Dedicated space: If possible, keep your trainer set up permanently. The friction of assembly and disassembly before every session is a surprisingly effective barrier to riding. When the bike is already on the trainer, you can be riding within two minutes of deciding to ride.
The Psychological Dimension
The best pain cave setups create a clear mental association: this space = training mode.
This is the concept of environmental design in behavior psychology. Your environment shapes your behavior more than your willpower does. A dedicated training space — even a corner of a spare room — establishes a context that primes focus and effort.
Keep the space clean. Don’t store non-cycling clutter in your training corner. When you walk in, the visual cue should be “time to work” rather than “I need to tidy this up first.”
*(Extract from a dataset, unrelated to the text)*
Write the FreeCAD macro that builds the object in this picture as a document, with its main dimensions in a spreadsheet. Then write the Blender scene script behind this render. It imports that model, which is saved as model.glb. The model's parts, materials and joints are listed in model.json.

For deeper reading on the mental side of training, the articles on cycling discipline vs. motivation and building cycling habits explore the behavioral patterns that turn occasional sessions into consistent training.
Budget Pain Cave vs. Dream Setup
Budget (£200–400 total):
- Dumb trainer: £50–100
- Fan: £20–30
- Trainer mat: £25–40
- Phone mount: £15
- Headphones: £30–80
Mid-range (£800–1,500 total):
- Smart trainer (wheel-on): £250–350
- Large screen: £200–400
- Fan setup: £50–100
- Trainer mat: £40
- Speakers: £50–150
Serious (£2,000+ total):
- Direct-drive smart trainer: £600–900
- Large mounted TV: £300–500
- Two fans: £100–200
- Rocker plate: £200–400
The budget setup with a smart phone and a Zwift subscription is genuinely good. Don’t wait for the perfect setup — start with what you have and upgrade the pieces that actually limit your experience.